Goal
Produce word for word the lines of the data below running from the one that has "draw = random.Random(SEED)" to the one that has "points = [vertex.co", inclusive, and no others.

►

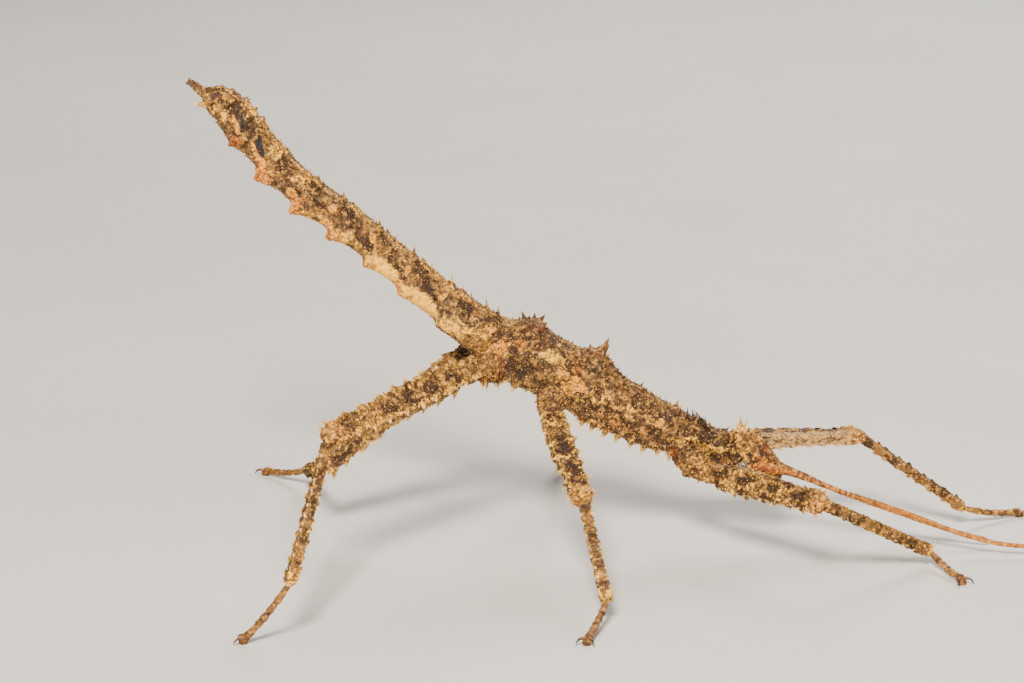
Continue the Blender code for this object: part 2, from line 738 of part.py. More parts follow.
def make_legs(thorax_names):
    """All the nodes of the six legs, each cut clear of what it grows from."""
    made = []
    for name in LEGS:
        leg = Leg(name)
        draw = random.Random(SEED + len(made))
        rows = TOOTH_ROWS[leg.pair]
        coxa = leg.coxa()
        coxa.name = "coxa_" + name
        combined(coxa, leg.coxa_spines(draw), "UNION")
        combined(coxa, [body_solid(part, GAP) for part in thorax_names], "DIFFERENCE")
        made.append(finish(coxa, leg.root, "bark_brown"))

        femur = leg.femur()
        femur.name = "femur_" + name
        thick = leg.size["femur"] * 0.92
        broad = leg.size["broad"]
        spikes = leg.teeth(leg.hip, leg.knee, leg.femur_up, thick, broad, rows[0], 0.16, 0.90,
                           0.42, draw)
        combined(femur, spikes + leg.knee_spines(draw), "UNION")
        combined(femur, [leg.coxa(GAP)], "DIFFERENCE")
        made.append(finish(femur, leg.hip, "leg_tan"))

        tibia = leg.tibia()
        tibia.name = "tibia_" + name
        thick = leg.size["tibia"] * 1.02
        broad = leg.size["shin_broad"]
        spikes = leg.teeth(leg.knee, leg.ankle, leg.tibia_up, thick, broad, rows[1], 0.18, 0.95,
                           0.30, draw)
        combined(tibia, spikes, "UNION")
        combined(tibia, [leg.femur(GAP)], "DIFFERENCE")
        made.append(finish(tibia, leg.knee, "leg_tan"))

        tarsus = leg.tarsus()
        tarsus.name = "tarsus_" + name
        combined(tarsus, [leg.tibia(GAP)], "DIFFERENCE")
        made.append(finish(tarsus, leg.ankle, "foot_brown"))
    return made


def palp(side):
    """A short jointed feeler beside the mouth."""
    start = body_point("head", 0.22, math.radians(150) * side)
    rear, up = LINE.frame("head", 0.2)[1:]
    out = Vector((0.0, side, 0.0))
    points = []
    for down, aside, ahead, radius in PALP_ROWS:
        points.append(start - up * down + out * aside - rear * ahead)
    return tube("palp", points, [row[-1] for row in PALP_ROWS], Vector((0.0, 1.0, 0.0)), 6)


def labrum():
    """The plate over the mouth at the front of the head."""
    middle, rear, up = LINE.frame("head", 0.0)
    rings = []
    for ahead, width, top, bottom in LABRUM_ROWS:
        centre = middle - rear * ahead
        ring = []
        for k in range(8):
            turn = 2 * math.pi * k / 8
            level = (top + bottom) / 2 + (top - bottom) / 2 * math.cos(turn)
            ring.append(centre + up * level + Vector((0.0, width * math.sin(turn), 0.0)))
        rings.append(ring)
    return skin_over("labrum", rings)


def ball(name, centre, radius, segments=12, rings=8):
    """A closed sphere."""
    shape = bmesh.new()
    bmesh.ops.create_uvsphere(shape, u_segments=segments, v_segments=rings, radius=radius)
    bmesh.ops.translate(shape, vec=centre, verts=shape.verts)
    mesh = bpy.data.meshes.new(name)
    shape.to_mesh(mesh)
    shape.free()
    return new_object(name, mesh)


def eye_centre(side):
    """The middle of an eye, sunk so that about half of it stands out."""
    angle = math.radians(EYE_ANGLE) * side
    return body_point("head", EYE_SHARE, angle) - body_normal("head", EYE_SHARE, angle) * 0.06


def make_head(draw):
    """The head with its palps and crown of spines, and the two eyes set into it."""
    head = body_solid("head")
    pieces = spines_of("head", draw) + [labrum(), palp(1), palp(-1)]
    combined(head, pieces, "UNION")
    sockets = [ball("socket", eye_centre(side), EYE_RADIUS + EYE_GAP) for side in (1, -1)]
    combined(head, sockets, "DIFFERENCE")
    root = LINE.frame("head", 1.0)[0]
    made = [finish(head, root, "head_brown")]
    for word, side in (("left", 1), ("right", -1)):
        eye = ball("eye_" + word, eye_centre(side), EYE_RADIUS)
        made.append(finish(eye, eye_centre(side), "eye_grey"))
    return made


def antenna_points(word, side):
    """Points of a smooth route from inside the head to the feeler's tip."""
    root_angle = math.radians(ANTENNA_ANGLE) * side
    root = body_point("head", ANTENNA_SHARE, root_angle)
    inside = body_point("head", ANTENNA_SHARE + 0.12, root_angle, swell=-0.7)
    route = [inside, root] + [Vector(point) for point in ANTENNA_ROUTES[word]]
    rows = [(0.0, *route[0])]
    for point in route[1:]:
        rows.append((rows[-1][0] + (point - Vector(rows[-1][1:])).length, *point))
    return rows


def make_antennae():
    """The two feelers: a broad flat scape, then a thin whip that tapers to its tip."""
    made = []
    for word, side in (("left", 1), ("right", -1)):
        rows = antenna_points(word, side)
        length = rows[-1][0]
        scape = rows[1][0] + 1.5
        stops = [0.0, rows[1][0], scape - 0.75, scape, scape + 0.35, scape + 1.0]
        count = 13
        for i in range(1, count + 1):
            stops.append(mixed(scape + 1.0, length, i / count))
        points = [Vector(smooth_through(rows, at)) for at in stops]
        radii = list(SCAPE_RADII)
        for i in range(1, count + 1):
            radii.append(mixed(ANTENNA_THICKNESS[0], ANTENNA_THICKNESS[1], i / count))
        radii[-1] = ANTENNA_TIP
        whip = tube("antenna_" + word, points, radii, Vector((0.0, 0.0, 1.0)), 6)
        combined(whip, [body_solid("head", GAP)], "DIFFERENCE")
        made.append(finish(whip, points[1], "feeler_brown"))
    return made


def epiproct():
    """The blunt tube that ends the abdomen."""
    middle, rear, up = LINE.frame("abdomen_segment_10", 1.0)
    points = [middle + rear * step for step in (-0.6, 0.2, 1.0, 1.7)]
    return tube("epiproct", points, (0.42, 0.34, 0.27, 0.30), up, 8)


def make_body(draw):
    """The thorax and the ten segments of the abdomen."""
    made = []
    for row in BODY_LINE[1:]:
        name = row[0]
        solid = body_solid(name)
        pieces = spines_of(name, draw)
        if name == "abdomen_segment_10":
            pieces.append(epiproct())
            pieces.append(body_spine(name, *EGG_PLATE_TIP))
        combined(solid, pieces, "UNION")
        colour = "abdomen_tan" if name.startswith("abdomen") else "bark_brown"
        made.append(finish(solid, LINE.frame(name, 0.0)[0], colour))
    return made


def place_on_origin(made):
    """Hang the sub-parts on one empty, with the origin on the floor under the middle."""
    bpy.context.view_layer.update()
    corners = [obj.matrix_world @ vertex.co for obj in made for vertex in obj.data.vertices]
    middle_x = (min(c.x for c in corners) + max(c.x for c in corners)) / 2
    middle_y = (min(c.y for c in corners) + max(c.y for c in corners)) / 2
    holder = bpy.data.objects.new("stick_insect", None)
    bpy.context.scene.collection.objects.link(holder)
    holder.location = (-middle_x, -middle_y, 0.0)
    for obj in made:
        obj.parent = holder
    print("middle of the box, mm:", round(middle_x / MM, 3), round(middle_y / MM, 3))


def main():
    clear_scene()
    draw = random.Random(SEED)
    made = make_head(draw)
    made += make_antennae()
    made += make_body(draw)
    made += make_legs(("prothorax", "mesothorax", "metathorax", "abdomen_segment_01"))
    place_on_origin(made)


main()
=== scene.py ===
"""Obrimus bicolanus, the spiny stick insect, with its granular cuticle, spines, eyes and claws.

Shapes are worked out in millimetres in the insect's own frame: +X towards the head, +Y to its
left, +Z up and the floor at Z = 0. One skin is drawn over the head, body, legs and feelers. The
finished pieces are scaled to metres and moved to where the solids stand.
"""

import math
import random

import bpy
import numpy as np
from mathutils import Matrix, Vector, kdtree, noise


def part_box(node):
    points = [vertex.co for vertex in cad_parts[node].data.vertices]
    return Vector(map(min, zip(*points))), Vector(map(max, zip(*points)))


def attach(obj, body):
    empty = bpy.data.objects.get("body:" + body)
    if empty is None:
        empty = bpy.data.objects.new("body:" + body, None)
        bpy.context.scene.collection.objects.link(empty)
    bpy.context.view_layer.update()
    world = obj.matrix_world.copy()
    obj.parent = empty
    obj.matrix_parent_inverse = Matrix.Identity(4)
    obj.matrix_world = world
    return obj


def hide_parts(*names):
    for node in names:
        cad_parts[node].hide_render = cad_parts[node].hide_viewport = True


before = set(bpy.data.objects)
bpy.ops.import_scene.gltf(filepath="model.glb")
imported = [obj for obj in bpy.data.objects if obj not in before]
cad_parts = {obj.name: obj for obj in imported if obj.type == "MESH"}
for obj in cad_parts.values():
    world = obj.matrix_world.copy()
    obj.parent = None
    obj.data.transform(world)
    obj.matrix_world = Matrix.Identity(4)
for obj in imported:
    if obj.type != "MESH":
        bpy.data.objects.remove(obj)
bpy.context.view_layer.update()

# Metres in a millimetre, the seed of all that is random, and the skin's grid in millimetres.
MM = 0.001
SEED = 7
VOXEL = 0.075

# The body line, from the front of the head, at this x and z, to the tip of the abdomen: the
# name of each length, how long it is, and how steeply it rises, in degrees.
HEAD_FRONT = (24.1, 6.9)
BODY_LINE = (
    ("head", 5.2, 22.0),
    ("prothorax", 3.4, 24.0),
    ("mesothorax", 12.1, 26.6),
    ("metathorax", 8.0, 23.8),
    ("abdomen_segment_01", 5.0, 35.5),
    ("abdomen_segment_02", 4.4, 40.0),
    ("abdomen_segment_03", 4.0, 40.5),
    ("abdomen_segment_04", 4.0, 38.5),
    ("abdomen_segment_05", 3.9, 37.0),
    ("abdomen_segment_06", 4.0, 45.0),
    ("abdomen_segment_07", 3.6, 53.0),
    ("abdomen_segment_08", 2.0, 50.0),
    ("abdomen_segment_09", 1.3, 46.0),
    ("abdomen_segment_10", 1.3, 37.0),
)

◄

Answer to this problem
    draw = random.Random(SEED)
    made = make_head(draw)
    made += make_antennae()
    made += make_body(draw)
    made += make_legs(("prothorax", "mesothorax", "metathorax", "abdomen_segment_01"))
    place_on_origin(made)


main()
=== scene.py ===
"""Obrimus bicolanus, the spiny stick insect, with its granular cuticle, spines, eyes and claws.

Shapes are worked out in millimetres in the insect's own frame: +X towards the head, +Y to its
left, +Z up and the floor at Z = 0. One skin is drawn over the head, body, legs and feelers. The
finished pieces are scaled to metres and moved to where the solids stand.
"""

import math
import random

import bpy
import numpy as np
from mathutils import Matrix, Vector, kdtree, noise


def part_box(node):
    points = [vertex.co for vertex in cad_parts[node].data.vertices]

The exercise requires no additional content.